→ GIVEN INFORMATION
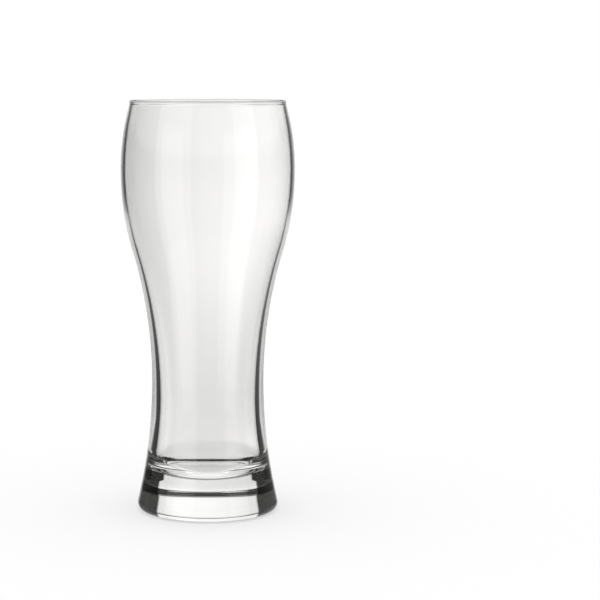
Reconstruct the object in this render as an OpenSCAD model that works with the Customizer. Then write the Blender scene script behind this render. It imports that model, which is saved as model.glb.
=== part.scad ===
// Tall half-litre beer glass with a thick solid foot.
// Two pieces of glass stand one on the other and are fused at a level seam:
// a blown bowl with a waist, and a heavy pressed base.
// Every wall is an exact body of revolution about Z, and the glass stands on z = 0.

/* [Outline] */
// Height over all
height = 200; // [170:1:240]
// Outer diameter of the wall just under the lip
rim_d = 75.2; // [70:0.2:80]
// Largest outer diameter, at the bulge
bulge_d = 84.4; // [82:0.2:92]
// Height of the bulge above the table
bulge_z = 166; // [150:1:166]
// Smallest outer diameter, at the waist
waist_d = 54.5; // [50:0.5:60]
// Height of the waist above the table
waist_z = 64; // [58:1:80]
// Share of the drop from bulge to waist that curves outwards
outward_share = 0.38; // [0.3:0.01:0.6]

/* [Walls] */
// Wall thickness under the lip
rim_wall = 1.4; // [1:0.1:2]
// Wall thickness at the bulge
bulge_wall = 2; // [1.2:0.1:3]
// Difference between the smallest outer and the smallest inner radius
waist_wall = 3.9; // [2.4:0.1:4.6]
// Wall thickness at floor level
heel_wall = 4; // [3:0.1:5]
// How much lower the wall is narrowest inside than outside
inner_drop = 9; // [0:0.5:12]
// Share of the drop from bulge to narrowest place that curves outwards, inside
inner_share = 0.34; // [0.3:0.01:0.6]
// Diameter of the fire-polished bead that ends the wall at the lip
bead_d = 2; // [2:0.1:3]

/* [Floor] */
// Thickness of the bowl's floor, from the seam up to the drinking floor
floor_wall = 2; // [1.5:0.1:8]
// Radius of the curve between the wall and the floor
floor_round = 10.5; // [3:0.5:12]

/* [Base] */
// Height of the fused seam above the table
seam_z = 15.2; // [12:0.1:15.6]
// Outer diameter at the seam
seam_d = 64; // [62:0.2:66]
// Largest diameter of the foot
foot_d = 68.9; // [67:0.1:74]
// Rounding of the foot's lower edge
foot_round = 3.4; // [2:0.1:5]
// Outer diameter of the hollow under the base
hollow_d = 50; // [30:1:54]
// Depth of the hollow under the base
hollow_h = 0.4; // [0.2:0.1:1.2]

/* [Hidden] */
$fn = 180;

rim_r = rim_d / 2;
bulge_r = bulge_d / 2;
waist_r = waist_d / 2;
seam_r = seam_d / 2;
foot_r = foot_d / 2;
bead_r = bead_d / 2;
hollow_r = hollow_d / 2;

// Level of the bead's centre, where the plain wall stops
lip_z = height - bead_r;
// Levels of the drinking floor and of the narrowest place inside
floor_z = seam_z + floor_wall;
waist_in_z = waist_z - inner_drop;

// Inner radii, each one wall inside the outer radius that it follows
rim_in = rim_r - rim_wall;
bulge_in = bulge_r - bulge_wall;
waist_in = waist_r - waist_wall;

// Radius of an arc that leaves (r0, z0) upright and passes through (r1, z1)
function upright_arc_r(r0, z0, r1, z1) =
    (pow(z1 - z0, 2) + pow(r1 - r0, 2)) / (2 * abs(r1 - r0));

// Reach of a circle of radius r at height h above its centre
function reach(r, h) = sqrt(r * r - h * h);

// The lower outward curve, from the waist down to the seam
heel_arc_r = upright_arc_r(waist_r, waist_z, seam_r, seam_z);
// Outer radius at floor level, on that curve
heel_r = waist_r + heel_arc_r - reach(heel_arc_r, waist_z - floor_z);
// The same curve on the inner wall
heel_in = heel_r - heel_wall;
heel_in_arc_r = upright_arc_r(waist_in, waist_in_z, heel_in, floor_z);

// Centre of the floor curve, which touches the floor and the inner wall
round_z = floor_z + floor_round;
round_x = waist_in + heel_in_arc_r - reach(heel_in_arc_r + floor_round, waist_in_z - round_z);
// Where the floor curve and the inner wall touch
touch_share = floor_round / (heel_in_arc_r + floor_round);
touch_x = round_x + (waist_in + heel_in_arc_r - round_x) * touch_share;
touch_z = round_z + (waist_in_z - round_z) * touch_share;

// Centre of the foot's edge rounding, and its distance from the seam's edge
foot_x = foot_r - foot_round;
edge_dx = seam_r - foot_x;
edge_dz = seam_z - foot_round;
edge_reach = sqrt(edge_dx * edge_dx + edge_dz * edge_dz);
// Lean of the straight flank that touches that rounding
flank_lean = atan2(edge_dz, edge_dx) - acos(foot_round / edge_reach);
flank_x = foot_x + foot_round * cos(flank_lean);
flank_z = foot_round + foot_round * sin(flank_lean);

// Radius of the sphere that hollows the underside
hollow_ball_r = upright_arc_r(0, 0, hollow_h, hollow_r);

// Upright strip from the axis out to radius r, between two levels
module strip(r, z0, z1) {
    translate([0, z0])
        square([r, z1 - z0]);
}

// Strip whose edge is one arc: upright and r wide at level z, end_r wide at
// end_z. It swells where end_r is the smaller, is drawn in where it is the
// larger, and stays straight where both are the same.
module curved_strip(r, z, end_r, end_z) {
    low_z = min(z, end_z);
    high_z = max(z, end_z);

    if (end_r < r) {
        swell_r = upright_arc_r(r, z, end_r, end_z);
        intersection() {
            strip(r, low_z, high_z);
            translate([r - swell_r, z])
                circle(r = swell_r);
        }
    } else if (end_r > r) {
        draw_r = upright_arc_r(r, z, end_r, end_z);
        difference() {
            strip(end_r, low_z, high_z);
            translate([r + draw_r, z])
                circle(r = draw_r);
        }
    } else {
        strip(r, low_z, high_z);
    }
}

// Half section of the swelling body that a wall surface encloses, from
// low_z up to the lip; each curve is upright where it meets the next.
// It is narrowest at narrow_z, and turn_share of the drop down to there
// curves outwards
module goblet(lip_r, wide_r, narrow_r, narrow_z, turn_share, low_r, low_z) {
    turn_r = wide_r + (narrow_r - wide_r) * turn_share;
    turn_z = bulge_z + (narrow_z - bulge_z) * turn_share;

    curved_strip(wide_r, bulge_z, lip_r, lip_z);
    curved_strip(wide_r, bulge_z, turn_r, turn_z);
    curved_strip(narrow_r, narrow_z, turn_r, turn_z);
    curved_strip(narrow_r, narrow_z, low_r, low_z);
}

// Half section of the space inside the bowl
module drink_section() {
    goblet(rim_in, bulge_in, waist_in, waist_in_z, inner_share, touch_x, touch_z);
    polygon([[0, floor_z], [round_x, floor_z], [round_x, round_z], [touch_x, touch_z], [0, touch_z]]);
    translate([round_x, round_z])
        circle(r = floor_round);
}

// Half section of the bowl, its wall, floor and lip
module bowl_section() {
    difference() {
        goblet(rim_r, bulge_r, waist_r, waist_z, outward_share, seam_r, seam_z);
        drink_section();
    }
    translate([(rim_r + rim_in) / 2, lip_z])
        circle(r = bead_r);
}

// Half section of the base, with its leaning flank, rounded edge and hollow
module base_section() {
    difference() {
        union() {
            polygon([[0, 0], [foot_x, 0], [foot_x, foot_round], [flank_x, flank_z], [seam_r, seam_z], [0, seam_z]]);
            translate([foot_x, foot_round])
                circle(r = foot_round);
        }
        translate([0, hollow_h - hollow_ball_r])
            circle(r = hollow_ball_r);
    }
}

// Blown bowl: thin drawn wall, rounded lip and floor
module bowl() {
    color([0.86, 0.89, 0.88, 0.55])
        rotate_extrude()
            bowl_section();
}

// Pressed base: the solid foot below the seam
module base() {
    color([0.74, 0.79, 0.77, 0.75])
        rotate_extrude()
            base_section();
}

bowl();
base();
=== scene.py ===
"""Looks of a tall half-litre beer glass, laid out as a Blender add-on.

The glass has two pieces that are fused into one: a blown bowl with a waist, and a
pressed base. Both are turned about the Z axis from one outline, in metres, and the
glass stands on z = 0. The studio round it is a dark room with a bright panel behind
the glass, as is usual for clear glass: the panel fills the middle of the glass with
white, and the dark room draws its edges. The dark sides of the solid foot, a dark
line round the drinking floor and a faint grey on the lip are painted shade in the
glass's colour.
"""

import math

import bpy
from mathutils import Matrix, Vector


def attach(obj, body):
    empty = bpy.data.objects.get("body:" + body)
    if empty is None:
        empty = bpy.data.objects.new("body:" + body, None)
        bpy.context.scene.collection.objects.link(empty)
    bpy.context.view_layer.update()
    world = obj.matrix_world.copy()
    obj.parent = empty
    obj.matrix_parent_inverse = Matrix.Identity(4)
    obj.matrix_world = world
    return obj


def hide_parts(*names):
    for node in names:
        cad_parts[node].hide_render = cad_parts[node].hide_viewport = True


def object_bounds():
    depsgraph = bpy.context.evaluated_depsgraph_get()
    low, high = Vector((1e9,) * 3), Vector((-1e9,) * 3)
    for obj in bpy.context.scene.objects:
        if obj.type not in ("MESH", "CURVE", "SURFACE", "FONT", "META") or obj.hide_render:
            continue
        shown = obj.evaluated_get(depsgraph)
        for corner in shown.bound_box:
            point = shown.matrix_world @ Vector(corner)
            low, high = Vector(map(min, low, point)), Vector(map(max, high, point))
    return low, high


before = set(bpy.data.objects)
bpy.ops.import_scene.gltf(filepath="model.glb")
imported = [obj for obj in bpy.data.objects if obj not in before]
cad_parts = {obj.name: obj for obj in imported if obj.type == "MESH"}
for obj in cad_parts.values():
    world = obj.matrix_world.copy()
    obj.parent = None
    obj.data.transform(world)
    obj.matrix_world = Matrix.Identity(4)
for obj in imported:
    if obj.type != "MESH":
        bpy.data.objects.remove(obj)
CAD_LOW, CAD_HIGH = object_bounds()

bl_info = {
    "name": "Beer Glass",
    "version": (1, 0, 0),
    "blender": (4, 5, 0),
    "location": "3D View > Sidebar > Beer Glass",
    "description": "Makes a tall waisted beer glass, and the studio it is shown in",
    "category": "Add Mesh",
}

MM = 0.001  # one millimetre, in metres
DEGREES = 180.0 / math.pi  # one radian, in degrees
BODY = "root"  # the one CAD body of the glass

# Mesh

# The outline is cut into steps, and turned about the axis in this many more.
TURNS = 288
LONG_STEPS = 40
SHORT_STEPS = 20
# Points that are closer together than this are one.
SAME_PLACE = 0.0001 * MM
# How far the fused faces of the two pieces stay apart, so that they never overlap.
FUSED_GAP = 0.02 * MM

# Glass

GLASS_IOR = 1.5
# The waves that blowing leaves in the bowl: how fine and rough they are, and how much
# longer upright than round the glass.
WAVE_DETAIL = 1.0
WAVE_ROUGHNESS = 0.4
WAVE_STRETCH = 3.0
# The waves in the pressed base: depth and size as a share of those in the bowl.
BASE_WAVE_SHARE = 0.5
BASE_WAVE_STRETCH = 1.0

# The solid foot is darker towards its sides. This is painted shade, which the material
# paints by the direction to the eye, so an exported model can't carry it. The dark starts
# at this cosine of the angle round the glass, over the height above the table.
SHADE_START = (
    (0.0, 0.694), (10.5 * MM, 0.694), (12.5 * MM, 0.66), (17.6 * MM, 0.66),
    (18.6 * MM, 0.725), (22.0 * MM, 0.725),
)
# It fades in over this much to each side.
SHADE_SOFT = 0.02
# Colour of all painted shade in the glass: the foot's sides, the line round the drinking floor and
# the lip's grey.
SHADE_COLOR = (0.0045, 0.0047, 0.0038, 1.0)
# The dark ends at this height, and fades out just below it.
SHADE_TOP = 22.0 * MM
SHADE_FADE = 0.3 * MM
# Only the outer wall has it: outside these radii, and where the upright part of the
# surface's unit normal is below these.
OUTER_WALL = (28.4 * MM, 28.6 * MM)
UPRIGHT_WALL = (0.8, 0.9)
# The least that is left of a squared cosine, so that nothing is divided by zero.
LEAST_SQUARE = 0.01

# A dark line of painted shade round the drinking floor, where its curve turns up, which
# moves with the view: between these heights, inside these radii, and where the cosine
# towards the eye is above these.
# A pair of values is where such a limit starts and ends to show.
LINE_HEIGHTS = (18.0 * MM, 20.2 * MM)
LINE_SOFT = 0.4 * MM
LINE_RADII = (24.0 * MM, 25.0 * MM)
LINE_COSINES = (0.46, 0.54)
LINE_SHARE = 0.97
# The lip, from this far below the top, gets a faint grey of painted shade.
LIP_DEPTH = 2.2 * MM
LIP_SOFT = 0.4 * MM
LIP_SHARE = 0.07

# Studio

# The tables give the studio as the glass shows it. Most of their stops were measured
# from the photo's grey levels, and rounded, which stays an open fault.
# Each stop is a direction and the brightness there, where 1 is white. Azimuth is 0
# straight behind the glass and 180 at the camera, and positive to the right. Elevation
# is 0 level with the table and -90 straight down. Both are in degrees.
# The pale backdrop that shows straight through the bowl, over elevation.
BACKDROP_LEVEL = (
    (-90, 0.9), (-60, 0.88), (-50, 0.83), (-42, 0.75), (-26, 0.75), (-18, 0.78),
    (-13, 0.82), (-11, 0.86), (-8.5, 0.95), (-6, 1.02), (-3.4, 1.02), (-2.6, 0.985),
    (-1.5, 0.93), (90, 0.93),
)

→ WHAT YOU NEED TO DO
Output, from the data above, the lines from the line with "edge and hollow" to the line with "low, high = Vector((1e9,)" exactly as they stand, both ends included and nothing else.

→ RESULT OF THIS EXERCISE
// Half section of the base, with its leaning flank, rounded edge and hollow
module base_section() {
    difference() {
        union() {
            polygon([[0, 0], [foot_x, 0], [foot_x, foot_round], [flank_x, flank_z], [seam_r, seam_z], [0, seam_z]]);
            translate([foot_x, foot_round])
                circle(r = foot_round);
        }
        translate([0, hollow_h - hollow_ball_r])
            circle(r = hollow_ball_r);
    }
}

// Blown bowl: thin drawn wall, rounded lip and floor
module bowl() {
    color([0.86, 0.89, 0.88, 0.55])
        rotate_extrude()
            bowl_section();
}

// Pressed base: the solid foot below the seam
module base() {
    color([0.74, 0.79, 0.77, 0.75])
        rotate_extrude()
            base_section();
}

bowl();
base();
=== scene.py ===
"""Looks of a tall half-litre beer glass, laid out as a Blender add-on.

The glass has two pieces that are fused into one: a blown bowl with a waist, and a
pressed base. Both are turned about the Z axis from one outline, in metres, and the
glass stands on z = 0. The studio round it is a dark room with a bright panel behind
the glass, as is usual for clear glass: the panel fills the middle of the glass with
white, and the dark room draws its edges. The dark sides of the solid foot, a dark
line round the drinking floor and a faint grey on the lip are painted shade in the
glass's colour.
"""

import math

import bpy
from mathutils import Matrix, Vector


def attach(obj, body):
    empty = bpy.data.objects.get("body:" + body)
    if empty is None:
        empty = bpy.data.objects.new("body:" + body, None)
        bpy.context.scene.collection.objects.link(empty)
    bpy.context.view_layer.update()
    world = obj.matrix_world.copy()
    obj.parent = empty
    obj.matrix_parent_inverse = Matrix.Identity(4)
    obj.matrix_world = world
    return obj


def hide_parts(*names):
    for node in names:
        cad_parts[node].hide_render = cad_parts[node].hide_viewport = True


def object_bounds():
    depsgraph = bpy.context.evaluated_depsgraph_get()
    low, high = Vector((1e9,) * 3), Vector((-1e9,) * 3)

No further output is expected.